I’m not sure how much contact you have with your ex, but one excellent strategy I learnt was something called ‘grey rock’. Don’t engage in anything other than details around pick up and drop offs if your child (when he bothers to have them). Any provocation from him ignore it, if you have to reply to anything simple yes, no and ok answers. It’s tough not to defend yourself and try and reason with these types but you really are wasting your time. Don’t reply to any emails or texts immediately, no matter how abusive or wildly inaccurate they might be, they are only used to provoke a reaction from you. Take your time and decide whether his message deserves a response. He’ll soon get the message that he can’t get a reaction from you and you get to regain your control...it will also drive him nuts!Grin

Soopermum1 · 19/09/2019 21:05

I'm in a similar situation.DV and my ex had a hissy fit when his attempt to use access to control me didn't work, and then didn't see DD for a year, without so much as an email asking how she was.

He now wants to see her, I am not remotely confident that he won't pull the same stunt again and leave her broken hearted. So I have refused access, for now. I have made it clear what the stipulations are to regain access, which mainly focuses around him getting help for his anger and mental health issues. He's still fighting about it, so no access for 1.5 years and counting.

I have lots of professional evidence re his mental state and the ongoing parental alienation of our eldest child.

I think this is different to sorting out permanent arrangements for children that the NRP continues to have a relationship with.

So, if ex ever tries to seek access through mediation, which he has mentioned before, I will only engage with a service such as a family therapy specialist, not a legal mediator. As others have said, traditional mediation is about compromise on both sides and works on the assumption of equality. In my situation this is not right for my child. If he decides to drag me to court, at least I can show I have tried to find solutions.

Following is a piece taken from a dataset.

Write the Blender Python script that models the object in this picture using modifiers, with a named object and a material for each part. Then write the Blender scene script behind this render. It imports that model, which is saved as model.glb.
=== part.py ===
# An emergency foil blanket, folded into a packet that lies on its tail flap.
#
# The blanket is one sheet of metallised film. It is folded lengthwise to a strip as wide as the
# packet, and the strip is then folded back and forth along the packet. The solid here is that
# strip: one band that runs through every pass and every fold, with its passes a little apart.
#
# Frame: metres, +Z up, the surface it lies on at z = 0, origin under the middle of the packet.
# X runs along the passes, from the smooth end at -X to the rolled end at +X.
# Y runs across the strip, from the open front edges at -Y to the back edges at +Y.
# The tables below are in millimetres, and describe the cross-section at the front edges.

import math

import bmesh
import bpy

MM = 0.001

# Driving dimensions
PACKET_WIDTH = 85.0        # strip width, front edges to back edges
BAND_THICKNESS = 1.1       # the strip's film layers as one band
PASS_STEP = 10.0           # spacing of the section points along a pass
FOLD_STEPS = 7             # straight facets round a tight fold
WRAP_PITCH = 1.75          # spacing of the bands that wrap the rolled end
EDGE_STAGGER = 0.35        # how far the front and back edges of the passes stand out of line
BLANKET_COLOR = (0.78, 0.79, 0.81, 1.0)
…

It's sad, but, at the moment, she's happy and well balanced, which is more than can be said for the older child who does have contact with him.

PicsInRed · 19/09/2019 21:13

You paid the money, attended the session, listened the the sales pitch. You've played your role in the farce, insist on their signature on your form.

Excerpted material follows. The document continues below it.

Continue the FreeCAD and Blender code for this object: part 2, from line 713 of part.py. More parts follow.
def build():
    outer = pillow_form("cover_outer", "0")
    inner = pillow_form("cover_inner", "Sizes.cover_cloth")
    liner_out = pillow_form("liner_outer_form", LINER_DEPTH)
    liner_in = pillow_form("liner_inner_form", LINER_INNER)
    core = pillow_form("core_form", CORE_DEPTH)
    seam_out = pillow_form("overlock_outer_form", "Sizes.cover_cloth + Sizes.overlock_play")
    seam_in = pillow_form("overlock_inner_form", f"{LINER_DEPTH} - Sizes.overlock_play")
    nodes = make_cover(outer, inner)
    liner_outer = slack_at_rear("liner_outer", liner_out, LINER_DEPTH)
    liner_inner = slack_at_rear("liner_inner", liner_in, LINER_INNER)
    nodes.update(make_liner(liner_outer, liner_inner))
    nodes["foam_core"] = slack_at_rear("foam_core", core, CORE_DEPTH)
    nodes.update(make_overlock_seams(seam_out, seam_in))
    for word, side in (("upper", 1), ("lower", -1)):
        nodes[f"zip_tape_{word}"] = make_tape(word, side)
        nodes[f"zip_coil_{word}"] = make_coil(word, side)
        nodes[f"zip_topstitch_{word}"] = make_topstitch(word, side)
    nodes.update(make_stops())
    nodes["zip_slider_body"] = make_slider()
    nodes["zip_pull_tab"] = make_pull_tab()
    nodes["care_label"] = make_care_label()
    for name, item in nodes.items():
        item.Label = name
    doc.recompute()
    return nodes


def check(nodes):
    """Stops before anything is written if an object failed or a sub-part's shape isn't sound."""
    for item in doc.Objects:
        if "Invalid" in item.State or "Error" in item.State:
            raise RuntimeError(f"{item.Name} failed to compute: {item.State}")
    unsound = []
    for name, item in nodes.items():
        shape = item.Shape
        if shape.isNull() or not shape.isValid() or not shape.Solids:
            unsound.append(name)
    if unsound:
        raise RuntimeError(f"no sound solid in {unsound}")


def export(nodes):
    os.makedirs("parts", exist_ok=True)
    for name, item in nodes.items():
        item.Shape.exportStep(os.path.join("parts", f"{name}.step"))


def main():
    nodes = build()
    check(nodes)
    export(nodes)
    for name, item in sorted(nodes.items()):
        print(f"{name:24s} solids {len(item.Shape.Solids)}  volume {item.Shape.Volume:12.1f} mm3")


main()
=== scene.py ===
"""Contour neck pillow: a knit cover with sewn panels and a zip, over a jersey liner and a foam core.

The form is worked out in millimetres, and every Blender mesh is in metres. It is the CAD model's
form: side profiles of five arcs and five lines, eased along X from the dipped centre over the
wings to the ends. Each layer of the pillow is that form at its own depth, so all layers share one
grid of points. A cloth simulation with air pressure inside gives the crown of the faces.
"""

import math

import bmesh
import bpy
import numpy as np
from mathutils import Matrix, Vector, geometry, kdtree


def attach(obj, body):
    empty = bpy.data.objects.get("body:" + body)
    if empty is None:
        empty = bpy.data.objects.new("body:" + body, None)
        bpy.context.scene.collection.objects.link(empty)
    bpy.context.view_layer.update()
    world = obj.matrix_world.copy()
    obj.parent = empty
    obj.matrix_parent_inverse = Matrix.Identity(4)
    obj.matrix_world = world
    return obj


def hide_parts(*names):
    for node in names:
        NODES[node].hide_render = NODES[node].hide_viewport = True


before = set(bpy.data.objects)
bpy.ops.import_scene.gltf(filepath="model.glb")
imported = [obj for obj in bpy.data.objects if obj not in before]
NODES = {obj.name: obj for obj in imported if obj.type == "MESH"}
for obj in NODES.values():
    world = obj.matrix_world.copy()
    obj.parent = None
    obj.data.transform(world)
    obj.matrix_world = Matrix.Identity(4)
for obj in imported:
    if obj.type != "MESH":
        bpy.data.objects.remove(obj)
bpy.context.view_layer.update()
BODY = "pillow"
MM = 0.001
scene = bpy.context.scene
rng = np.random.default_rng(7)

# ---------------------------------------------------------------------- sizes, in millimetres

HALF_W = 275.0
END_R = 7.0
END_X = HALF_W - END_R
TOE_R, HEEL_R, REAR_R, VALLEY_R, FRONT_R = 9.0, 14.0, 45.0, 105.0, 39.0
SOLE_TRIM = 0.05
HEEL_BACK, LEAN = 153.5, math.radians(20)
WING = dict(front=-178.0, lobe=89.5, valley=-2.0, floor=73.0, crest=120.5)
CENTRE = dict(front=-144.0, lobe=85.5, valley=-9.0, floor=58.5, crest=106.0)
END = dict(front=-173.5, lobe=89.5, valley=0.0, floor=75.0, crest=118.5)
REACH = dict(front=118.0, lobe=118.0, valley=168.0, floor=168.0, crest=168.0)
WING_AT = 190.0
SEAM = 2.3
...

Go with your gut. You won't get a fair and reasonable settlement from mediation with an abuser. Keep in mind, the mediators are paid their fee either way, successful outcome or off to court (time and fees wasted). Their incentive is to get you on the books to use their business services.

Kady123 · 20/09/2019 08:54

That does sound very similar to mine, a year without even asking how they are. How they can do that I don't know
So you are willing to go through the other channels before court? This was the dilemma for me. But yes I also agree that she probably saw the session as an opportunity to book me in- she actually asked for a decision by the end of the week or beginning of the next . Really?
Thanks @PicsInRed I think you're right. Did you have to provide evidence for why you didn't try it, or did they just not question it?